[Records from a data collection]
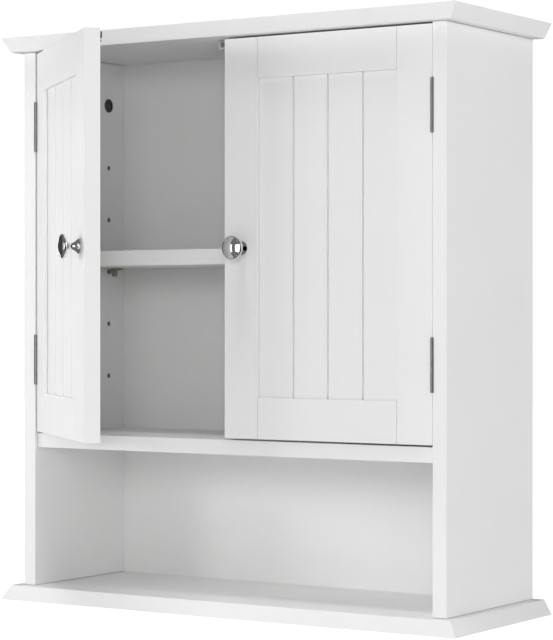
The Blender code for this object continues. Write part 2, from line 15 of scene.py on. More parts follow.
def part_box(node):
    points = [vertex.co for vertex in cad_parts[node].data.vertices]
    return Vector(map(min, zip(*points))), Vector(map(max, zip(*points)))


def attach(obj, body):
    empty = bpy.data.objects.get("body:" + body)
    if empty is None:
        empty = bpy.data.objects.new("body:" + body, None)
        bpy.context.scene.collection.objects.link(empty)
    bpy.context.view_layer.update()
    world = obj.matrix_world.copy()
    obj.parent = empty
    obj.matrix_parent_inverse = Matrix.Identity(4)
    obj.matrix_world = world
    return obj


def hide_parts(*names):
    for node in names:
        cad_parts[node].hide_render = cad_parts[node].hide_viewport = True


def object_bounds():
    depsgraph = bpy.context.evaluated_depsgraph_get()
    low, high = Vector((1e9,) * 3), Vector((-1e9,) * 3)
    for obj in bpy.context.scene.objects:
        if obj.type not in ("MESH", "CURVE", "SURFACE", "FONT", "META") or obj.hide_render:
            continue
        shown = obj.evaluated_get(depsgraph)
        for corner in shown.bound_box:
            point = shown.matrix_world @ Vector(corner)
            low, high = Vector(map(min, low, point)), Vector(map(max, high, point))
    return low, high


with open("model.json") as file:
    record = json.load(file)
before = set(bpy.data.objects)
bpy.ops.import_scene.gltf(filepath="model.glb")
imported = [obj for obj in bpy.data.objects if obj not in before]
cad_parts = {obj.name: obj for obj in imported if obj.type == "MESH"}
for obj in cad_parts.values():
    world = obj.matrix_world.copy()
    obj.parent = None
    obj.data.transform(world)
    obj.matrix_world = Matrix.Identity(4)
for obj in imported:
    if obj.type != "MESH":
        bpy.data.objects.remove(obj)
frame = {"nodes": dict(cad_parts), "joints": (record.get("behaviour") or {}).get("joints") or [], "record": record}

CAD_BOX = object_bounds()
JOINTS = {joint["name"]: joint for joint in frame["joints"]}
NODE_SLOTS = {part["node"]: part["material_slot"] for part in frame["record"]["subparts"]}
HANDS = ("left", "right")
ROWS = ("front", "rear")      # of shelf pins, crown cams and base screws
LEVELS = ("lower", "upper")   # of a door's hinges

# ---- sizes that a part's box doesn't give, in metres ----
SLOPE_SIDE = 0.0085           # crown and base edges lean out by this, left and right
SLOPE_FRONT = 0.007           # the same in front
FIT = 0.0003                  # room round a piece that is let into a board
BOARD_EDGE = 0.0007           # softened edges of the carcass boards
DOOR_EDGE = 0.0006            # softened edges of the door's boards
BACK_EDGE = 0.0003            # and of the thin back
OVERCUT = 0.001               # how far a tool runs past the face it cuts

CAM_CHAMFER = 0.0004
CAM_RING_DEPTH = 0.0007
CAM_DIMPLE = 0.0025           # middle of a cam to each of its driver holes
CAM_DIMPLE_RADIUS = 0.0012
CAM_DIMPLE_DEPTH = 0.003

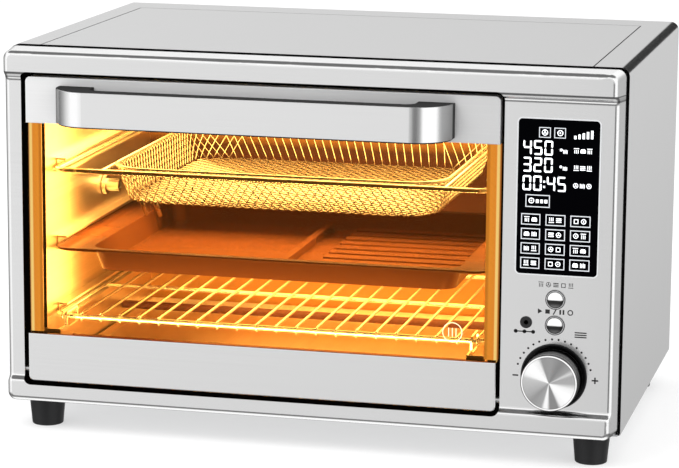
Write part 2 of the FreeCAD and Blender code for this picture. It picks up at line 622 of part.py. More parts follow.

→ WHAT IS ASKED
Reproduce the complete data exactly as presented above.

→ TASK RESPONSE
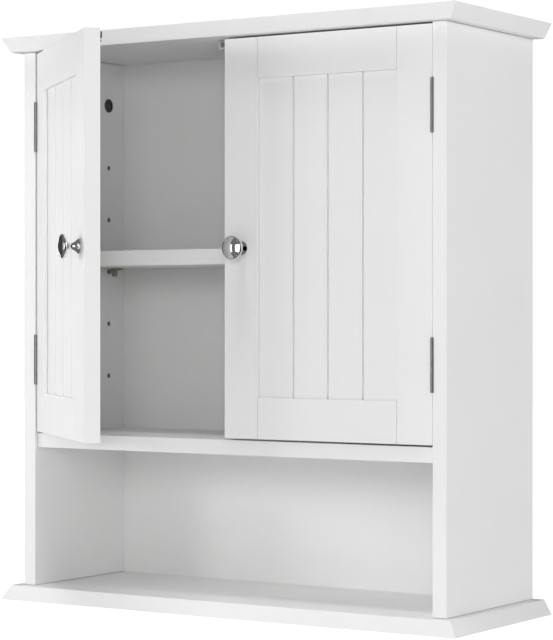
The Blender code for this object continues. Write part 2, from line 15 of scene.py on. More parts follow.
def part_box(node):
    points = [vertex.co for vertex in cad_parts[node].data.vertices]
    return Vector(map(min, zip(*points))), Vector(map(max, zip(*points)))


def attach(obj, body):
    empty = bpy.data.objects.get("body:" + body)
    if empty is None:
        empty = bpy.data.objects.new("body:" + body, None)
        bpy.context.scene.collection.objects.link(empty)
    bpy.context.view_layer.update()
    world = obj.matrix_world.copy()
    obj.parent = empty
    obj.matrix_parent_inverse = Matrix.Identity(4)
    obj.matrix_world = world
    return obj


def hide_parts(*names):
    for node in names:
        cad_parts[node].hide_render = cad_parts[node].hide_viewport = True


def object_bounds():
    depsgraph = bpy.context.evaluated_depsgraph_get()
    low, high = Vector((1e9,) * 3), Vector((-1e9,) * 3)
    for obj in bpy.context.scene.objects:
        if obj.type not in ("MESH", "CURVE", "SURFACE", "FONT", "META") or obj.hide_render:
            continue
        shown = obj.evaluated_get(depsgraph)
        for corner in shown.bound_box:
            point = shown.matrix_world @ Vector(corner)
            low, high = Vector(map(min, low, point)), Vector(map(max, high, point))
    return low, high


with open("model.json") as file:
    record = json.load(file)
before = set(bpy.data.objects)
bpy.ops.import_scene.gltf(filepath="model.glb")
imported = [obj for obj in bpy.data.objects if obj not in before]
cad_parts = {obj.name: obj for obj in imported if obj.type == "MESH"}
for obj in cad_parts.values():
    world = obj.matrix_world.copy()
    obj.parent = None
    obj.data.transform(world)
    obj.matrix_world = Matrix.Identity(4)
for obj in imported:
    if obj.type != "MESH":
        bpy.data.objects.remove(obj)
frame = {"nodes": dict(cad_parts), "joints": (record.get("behaviour") or {}).get("joints") or [], "record": record}

CAD_BOX = object_bounds()
JOINTS = {joint["name"]: joint for joint in frame["joints"]}
NODE_SLOTS = {part["node"]: part["material_slot"] for part in frame["record"]["subparts"]}
HANDS = ("left", "right")
ROWS = ("front", "rear")      # of shelf pins, crown cams and base screws
LEVELS = ("lower", "upper")   # of a door's hinges

# ---- sizes that a part's box doesn't give, in metres ----
SLOPE_SIDE = 0.0085           # crown and base edges lean out by this, left and right
SLOPE_FRONT = 0.007           # the same in front
FIT = 0.0003                  # room round a piece that is let into a board
BOARD_EDGE = 0.0007           # softened edges of the carcass boards
DOOR_EDGE = 0.0006            # softened edges of the door's boards
BACK_EDGE = 0.0003            # and of the thin back
OVERCUT = 0.001               # how far a tool runs past the face it cuts

CAM_CHAMFER = 0.0004
CAM_RING_DEPTH = 0.0007
CAM_DIMPLE = 0.0025           # middle of a cam to each of its driver holes
CAM_DIMPLE_RADIUS = 0.0012
CAM_DIMPLE_DEPTH = 0.003

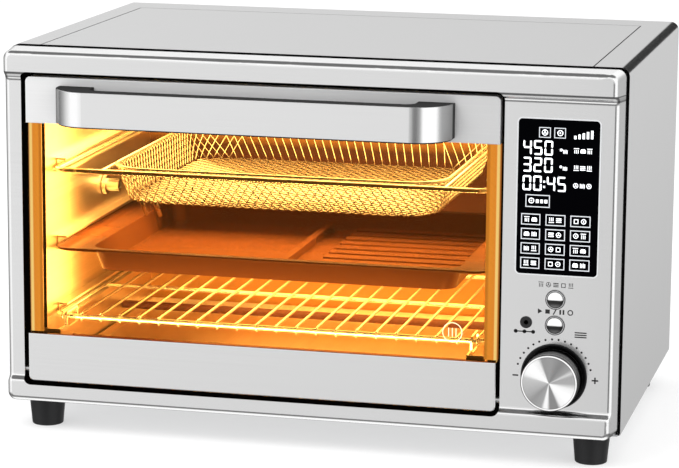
Write part 2 of the FreeCAD and Blender code for this picture. It picks up at line 622 of part.py. More parts follow.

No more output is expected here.